Seminar delivered by Professor Ross Langmead on June 18th, 2009

Professor Ross Langmead teaches Mission Studies at Whitley Baptist College in Melbourne. He has visited the Thai-Burmese border, and has taught in Rangoon.

His encounter with Burmese Christians has enriched his life and challenged him spiritually. Burmese news in the secular press features here only occasionally. Ross gave two examples of neglected news that week: reports of two Karen women who had been raped and murdered by pro-government forces, and the fact that six thousand people had fled across the border after army mortar attacks.

Ross began and ended his talk by emphasizing three crucial factors: the denial of democracy; the mistreatment of Karens, Chins and other minorities; and the persecution of Christians in this Buddhist country. In an historical overview, he noted that Burma was a British colony from 1886 to 1946, when it gained its independence. Its democratic parliamentary government was replaced in 1962 by a military coup led by General Ne Win, who remained leader until 1988. The army rules on.

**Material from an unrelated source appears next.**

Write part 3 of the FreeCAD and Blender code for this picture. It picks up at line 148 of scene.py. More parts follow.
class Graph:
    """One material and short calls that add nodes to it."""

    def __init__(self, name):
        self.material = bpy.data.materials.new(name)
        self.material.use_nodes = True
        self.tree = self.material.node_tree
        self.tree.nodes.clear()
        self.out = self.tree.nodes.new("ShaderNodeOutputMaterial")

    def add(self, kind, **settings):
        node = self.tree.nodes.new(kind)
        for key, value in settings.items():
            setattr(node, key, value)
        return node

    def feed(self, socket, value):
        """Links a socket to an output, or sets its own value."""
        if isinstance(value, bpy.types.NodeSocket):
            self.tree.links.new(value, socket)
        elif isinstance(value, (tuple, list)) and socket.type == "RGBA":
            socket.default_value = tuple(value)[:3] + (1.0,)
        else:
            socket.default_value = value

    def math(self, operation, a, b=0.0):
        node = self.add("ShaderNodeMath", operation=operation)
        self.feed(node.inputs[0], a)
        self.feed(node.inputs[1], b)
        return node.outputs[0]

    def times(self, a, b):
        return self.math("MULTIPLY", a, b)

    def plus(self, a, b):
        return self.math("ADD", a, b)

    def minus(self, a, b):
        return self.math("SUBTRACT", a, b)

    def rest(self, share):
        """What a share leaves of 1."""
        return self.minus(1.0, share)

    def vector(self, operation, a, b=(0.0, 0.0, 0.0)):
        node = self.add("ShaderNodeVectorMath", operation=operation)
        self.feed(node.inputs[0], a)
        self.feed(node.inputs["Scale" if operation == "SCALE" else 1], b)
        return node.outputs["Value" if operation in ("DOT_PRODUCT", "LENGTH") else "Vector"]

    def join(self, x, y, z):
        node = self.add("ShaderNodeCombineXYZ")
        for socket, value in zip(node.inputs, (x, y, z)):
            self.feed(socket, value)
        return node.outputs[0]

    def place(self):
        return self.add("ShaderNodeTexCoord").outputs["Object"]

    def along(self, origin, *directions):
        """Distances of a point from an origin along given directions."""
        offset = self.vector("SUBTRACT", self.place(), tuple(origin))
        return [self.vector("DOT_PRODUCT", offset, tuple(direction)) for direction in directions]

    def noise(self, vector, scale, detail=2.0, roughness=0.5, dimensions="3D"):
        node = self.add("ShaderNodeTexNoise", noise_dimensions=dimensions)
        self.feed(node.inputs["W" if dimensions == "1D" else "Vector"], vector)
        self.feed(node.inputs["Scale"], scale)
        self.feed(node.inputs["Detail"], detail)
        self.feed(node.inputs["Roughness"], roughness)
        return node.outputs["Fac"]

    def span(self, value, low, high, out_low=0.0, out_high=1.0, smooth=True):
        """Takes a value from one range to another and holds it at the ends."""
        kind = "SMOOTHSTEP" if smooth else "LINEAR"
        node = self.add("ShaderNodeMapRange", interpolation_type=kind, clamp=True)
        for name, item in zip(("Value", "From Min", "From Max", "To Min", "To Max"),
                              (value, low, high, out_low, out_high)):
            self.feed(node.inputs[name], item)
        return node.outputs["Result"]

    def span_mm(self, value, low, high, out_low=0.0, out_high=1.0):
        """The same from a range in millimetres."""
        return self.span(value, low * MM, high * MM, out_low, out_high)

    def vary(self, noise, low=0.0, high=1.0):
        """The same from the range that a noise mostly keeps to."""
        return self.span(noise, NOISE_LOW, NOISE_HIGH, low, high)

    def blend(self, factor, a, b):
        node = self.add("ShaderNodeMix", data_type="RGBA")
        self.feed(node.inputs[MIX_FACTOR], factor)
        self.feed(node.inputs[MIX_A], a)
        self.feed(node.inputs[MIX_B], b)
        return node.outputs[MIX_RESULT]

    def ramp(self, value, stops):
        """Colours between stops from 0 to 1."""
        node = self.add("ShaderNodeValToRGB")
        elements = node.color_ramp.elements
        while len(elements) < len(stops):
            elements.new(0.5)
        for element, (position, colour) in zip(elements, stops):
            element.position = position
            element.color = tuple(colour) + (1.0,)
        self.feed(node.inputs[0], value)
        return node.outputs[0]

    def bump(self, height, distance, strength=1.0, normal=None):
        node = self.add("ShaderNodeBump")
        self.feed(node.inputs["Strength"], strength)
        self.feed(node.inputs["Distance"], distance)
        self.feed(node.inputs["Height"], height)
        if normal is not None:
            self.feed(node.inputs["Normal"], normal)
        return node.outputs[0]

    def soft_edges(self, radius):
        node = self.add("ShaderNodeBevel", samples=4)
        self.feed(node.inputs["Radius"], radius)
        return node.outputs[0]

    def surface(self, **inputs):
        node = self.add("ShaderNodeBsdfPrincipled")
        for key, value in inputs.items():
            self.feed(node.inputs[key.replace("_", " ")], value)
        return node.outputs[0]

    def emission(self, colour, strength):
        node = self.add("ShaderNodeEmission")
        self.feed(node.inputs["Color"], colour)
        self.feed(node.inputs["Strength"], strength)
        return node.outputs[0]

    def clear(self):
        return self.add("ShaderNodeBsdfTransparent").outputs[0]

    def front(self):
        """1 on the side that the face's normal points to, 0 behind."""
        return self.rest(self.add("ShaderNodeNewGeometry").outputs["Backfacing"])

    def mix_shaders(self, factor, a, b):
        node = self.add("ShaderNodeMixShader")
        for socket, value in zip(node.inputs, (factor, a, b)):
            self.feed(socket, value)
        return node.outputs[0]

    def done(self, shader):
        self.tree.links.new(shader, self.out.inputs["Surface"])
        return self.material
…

Ross presented a long litany of the usual post-colonial problems. There is an elite which exploits the country's natural resources, in this case natural gas, teak, minerals, and gemstones. There is the regular closing of universities. The 1988 election was cancelled when democrats in opposition won. The dictatorship lives in self-serving isolation. A new, expensive capital city was created away from popular oversight. There are various police and military controls and restrictions. Only the Chinese and Burmese governments try to control the Internet.

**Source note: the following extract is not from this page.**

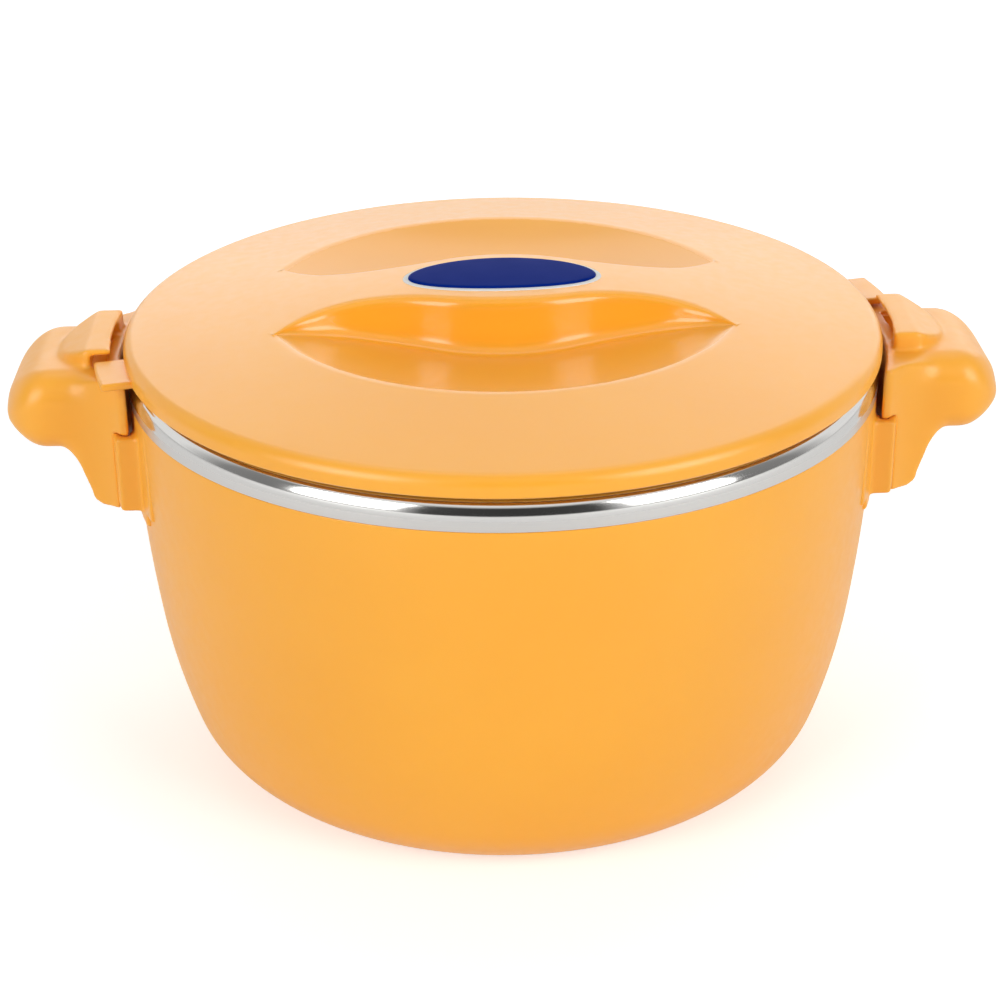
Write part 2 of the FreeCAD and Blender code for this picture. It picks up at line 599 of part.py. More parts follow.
def bar_outline(widen):
    """Plan of the grip bar, waisted on both sides of its middle."""
    middle = "bar_half_width + (%s)" % widen
    waist = "bar_waist_half_width + (%s)" % widen
    tip = "bar_tip_half_width + (%s)" % widen
    tip_x = "sqrt(dish_radius^2 - bar_tip_half_width^2)"
    end_x = "dish_radius + bar_end_reach"
    swell = "(bar_half_width - bar_waist_half_width)"
    bend = "(bar_waist_place^2 + %s^2) / (4 * %s)" % (swell, swell)
    flare = "(bar_tip_half_width - bar_waist_half_width)"
    flare_x = "(%s - bar_waist_place)" % tip_x
    flare_bend = "(%s^2 + %s^2) / (2 * %s)" % (flare_x, flare, flare)
    half_x = "bar_waist_place / 2"
    half_y = "((%s) + (%s)) / 2" % (middle, waist)
    return [
        ("0", "-(%s)" % middle, bend, 1),
        (half_x, "-(%s)" % half_y, bend, -1),
        ("bar_waist_place", "-(%s)" % waist, flare_bend, -1),
        (tip_x, "-(%s)" % tip),
        (end_x, "-(%s)" % tip),
        (end_x, tip),
        (tip_x, tip, flare_bend, -1),
        ("bar_waist_place", waist, bend, -1),
        (half_x, half_y, bend, 1),
        ("0", middle, bend, 1),
        ("-" + half_x, half_y, bend, -1),
        ("-bar_waist_place", waist, flare_bend, -1),
        ("-" + tip_x, tip),
        ("-(%s)" % end_x, tip),
        ("-(%s)" % end_x, "-(%s)" % tip),
        ("-" + tip_x, "-(%s)" % tip, flare_bend, -1),
        ("-bar_waist_place", "-(%s)" % waist, bend, -1),
        ("-" + half_x, "-(%s)" % half_y, bend, 1),
    ]


def bar_tool(name, wall):
    """The drafted grip bar, drawn in by a wall, from below the dish to above the crown."""
    low = flat_sketch(name + "_foot", bar_outline("bar_draft - (%s)" % wall),
                      height="lid_edge_height - dish_drop + crown_height - 2 * plastic_wall"
                             " - overrun")
    high = flat_sketch(name + "_head", bar_outline("-(%s)" % wall),
                       height="lid_edge_height + crown_height + bar_head_rise")
    bar = doc.addObject("Part::Loft", name)
    bar.Sections = [low, high]
    bar.Solid = True
    bar.Ruled = True
    return bar


def lid_form(name, wall, low):
    """The lid's outside with its two finger recesses, drawn in by a wall."""
    dome = turned_body(name + "_dome", dome_outline(wall, low))
    recesses = cut(name + "_recesses", dish_tool(name + "_dish", wall),
                   bar_tool(name + "_bar", wall))
    return cut(name, dome, recesses)


def oval(name, half_length, half_width, low, high):
    """An upright oval column through the crown."""
    curve = doc.addObject("Part::Ellipse", name + "_curve")
    bind(curve, MajorRadius=half_length, MinorRadius=half_width, Placement__Base__z=low)
    column = doc.addObject("Part::Extrusion", name)
    column.Base = curve
    column.DirMode = "Custom"
    column.Dir = FreeCAD.Vector(0, 0, 1)
    column.Solid = True
    bind(column, LengthFwd="(%s) - (%s)" % (high, low))
    return column


def crown_ball(name, rise):
    """A sphere that shares the crown's centre."""
    ball = doc.addObject("Part::Sphere", name)
    bind(ball, Radius="crown_radius + (%s)" % rise,
         Placement__Base__z="lid_edge_height + crown_height - crown_radius")
    return ball


def lid_cover():
    """The lid's moulded cover: dome, grip bar, finger recesses and two lugs."""
    edge = "lid_edge_height"
    outside = lid_form("cover_outside", "0", edge)
    inside = lid_form("cover_inside", "plastic_wall", "%s - overrun" % edge)
    shell = cut("cover_shell", outside, inside)
    lug = ring_block("lug", "lid_radius - plastic_wall", "lid_radius + lug_reach",
                     "-lug_width / 2", "lug_width / 2", edge, "%s + lug_thickness" % edge)
    lug_turned = doc.addObject("Part::Compound", "lug_turned")
    lug_turned.Links = [lug]
    bind(lug_turned, Placement__Rotation__Angle="unlock_angle")
    lug_turned.Placement.Rotation.Axis = FreeCAD.Vector(0, 0, 1)
    lug_opposite = doc.addObject("Part::Compound", "lug_opposite")
    lug_opposite.Links = [lug]
    bind(lug_opposite, Placement__Rotation__Angle="unlock_angle + 180")
    lug_opposite.Placement.Rotation.Axis = FreeCAD.Vector(0, 0, 1)
    seat_column = oval("badge_seat_column", "badge_half_length + piece_gap",
                       "badge_half_width + piece_gap", "%s + crown_height / 2" % edge,
                       "%s + crown_height + badge_face_rise + overrun" % edge)
    seat = cut("badge_seat", seat_column, crown_ball("seat_ball", "-badge_seat_depth"))
    return cut("lid_cover", fuse("cover_lugged", shell, lug_turned, lug_opposite), seat)


def lid_clamp_ring():
    """The ring under the cover, with the plug that enters the bowl and carries pan and seal."""
    edge = "lid_edge_height"
    bore = "plug_radius - plug_wall"
    seal_top = "%s - seal_drop + seal_fit" % edge
    seal_low = "%s - seal_drop - seal_height - seal_fit" % edge
    return turned_body("lid_clamp_ring", [
        ("%s - pan_lip" % bore, "%s - plug_depth" % edge),
        ("plug_radius", "%s - plug_depth" % edge),
        ("plug_radius", seal_low),
        ("plug_radius - seal_groove", seal_low),
        ("plug_radius - seal_groove", seal_top),
        ("plug_radius", seal_top),
        ("plug_radius", "%s - clamp_flange_drop" % edge),
        ("clamp_flange_radius", "%s - clamp_flange_drop" % edge),
        ("clamp_flange_radius", "%s + clamp_flange_rise" % edge),
        (bore, "%s + clamp_flange_rise" % edge),
        (bore, "%s - plug_depth + pan_lip_thickness" % edge),
        ("%s - pan_lip" % bore, "%s - plug_depth + pan_lip_thickness" % edge),
    ])


def lid_inner_pan():
    """The shallow steel pan that faces the food."""
    low = "lid_edge_height - plug_depth + pan_lip_thickness + piece_gap"
    rim = "plug_radius - plug_wall - piece_gap"
    return turned_body("lid_inner_pan", [
        ("0", low),
        (rim, low),
        (rim, "%s + pan_flange" % low),
        ("%s - steel_gauge" % rim, "%s + pan_flange" % low),
        ("%s - steel_gauge" % rim, "%s + steel_gauge" % low),
        ("0", "%s + steel_gauge" % low),
    ])


def lid_foam():
    """The rigid foam that fills the lid."""
    edge = "lid_edge_height"
    pan_top = "%s - plug_depth + pan_lip_thickness + steel_gauge + 2 * piece_gap" % edge
    fill = lid_form("foam_form", "plastic_wall + piece_gap", pan_top)
    rim = "plug_radius - plug_wall - steel_gauge - 2 * piece_gap"
    flange_top = "%s + clamp_flange_rise + piece_gap" % edge
    keep = fuse("foam_keep", drum("foam_core", rim, "%s - overrun" % pan_top,
                                  "%s + 2 * overrun" % flange_top),
                drum("foam_skirt", "lid_radius", flange_top,
                     "%s + crown_height + overrun" % edge))
    return common("lid_foam", fill, keep)


def lid_seal():
    """The soft ring in the plug's groove."""
    top = "lid_edge_height - seal_drop"
    inside = "plug_radius - seal_groove + seal_fit"
    return turned_body("lid_seal", [
        (inside, "%s - seal_height" % top),
        ("plug_radius + seal_fit", "%s - seal_height" % top),
        ("mouth_radius - running_gap", "%s - seal_height + seal_bevel" % top),
        ("mouth_radius - running_gap", "%s - seal_bevel" % top),
        ("plug_radius + seal_fit", top),
        (inside, top),
    ])


def badge_border():
    """The pale oval plate set in the bar's crown."""
    edge = "lid_edge_height"
    column = oval("border_column", "badge_half_length", "badge_half_width",
                  "%s + crown_height / 2" % edge,
                  "%s + crown_height + badge_face_rise + overrun" % edge)
    layer = common("border_layer", column, crown_ball("border_top", "badge_plate_rise"))
    return cut("badge_border", layer, crown_ball("border_seat", "piece_gap / 2 - badge_seat_depth"))


def badge_face():
    """The dark oval face on the plate, inside the pale border."""
    edge = "lid_edge_height"
    column = oval("face_column", "badge_half_length - badge_border",
                  "badge_half_width - badge_border", "%s + crown_height / 2" % edge,
                  "%s + crown_height + badge_face_rise + overrun" % edge)
    layer = common("face_layer", column, crown_ball("face_top", "badge_face_rise"))
    return cut("badge_face", layer, crown_ball("face_seat", "badge_plate_rise + piece_gap / 4"))


right = handle_right()
PIECES = [outer_shell(), steel_bowl(), pot_foam(), foam_plug(), right, handle_left(right),
          lid_cover(), lid_clamp_ring(), lid_inner_pan(), lid_foam(), lid_seal(),
          badge_border(), badge_face()]
doc.recompute()

failed = [item.Name for item in doc.Objects if "Invalid" in item.State or "Error" in item.State]
if failed:
    raise RuntimeError("features that failed: %s" % ", ".join(failed))

os.makedirs("parts", exist_ok=True)
for piece in PIECES:
    shape = piece.Shape
    if shape.isNull() or not shape.isValid() or not shape.Solids:
        raise RuntimeError("%s has no valid solid" % piece.Label)
    shape.exportStep("parts/%s.step" % piece.Label)
    print("%-16s solids %d volume %9.1f cm3 height %.1f..%.1f" % (
        piece.Label, len(shape.Solids), shape.Volume / 1000, shape.BoundBox.ZMin,
        shape.BoundBox.ZMax))
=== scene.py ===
"""Insulated bread casserole: an orange pot and twist-lock lid round a bright steel bowl."""
import bpy
import bmesh
import math
import numpy as np
from mathutils import Matrix, Vector


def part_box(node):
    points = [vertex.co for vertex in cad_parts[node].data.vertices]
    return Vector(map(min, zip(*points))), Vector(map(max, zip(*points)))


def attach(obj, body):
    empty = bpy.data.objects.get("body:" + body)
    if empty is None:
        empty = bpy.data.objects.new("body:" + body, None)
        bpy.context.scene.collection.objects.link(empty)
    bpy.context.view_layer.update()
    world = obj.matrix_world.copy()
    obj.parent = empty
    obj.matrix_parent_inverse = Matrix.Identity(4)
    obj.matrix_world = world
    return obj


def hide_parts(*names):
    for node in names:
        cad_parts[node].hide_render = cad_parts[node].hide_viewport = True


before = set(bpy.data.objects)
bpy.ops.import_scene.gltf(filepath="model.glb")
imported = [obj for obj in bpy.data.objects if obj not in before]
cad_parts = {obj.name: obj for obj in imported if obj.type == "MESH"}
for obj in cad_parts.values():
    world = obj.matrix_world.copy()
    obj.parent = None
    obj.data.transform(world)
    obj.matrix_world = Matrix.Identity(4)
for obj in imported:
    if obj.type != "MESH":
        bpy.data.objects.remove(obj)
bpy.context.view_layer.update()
MM = 0.001


def reach(node):
    """Largest radius, lowest and highest point of a node that is turned about Z."""
    low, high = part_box(node)
    return high.x, low.z, high.z


# Heights and radii read from the construction, in metres
LID_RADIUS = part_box("lid_foam")[1].y + 2.7 * MM  # the foam stops this far inside the edge
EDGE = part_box("lid_cover")[0].z
CROWN_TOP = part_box("badge_face")[1].z - 1.0 * MM
COLLAR_RADIUS, _, COLLAR_TOP = reach("steel_bowl")
PLUG_RADIUS = COLLAR_RADIUS - 10.3 * MM
HANDLE_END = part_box("handle_right")[1].x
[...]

Ross then proceeded to give a history of both minorities with considerable numbers of Christians. He heartily recommmended Benedict Rogers' book A Land without People for more detail. Karen make up 7% of Burma's population; Chins 2%. After fleeing, 100,000 Karens now live on the Burmese-Thai border. Ross was fulsome in his praise of the keenness of the students he met, at the Baptist Bible College, for example. He believes Karen culture to be gentle, hospitable, and resourceful. He taught us a three-line round he composed while there. We sang it to the sounds of his guitar:

In Jesus, God was a refugee;
The pain of God has set us free;
In God we'll find our home.

Answering questions, Ross explained the process by which a pre-selected number of asylum seekers are accepted from these (and other world-wide) camps. He acknowledged the difficulties and intricacies of such a task in upholding both truth and justice. Each camp has a quota. Hence, 800 to 1,000 Chins and 800 to 1,000 Karen now live in Melbourne.

In Burma, Christians can't be promoted past a certain occupational level; their church crosses are often destroyed, and the leaders see their religion as a sign of national disloyalty. So despite, or because of, their persecution, Burmese are enthusiastic and evengelistic. Ross gave the startling figure of seventy theological colleges in Rangoon, there being four time the number of Burmese Baptists than Australian ones.

Finally, it was emphasized that some refugees have been tortured, and others wait for years to be re-united with their loved ones. For Ross, friendship with Burmese Christians is the key: "Don't forget to show hospitality to strangers, for then we'll find ourselves to be guests in the presence of God."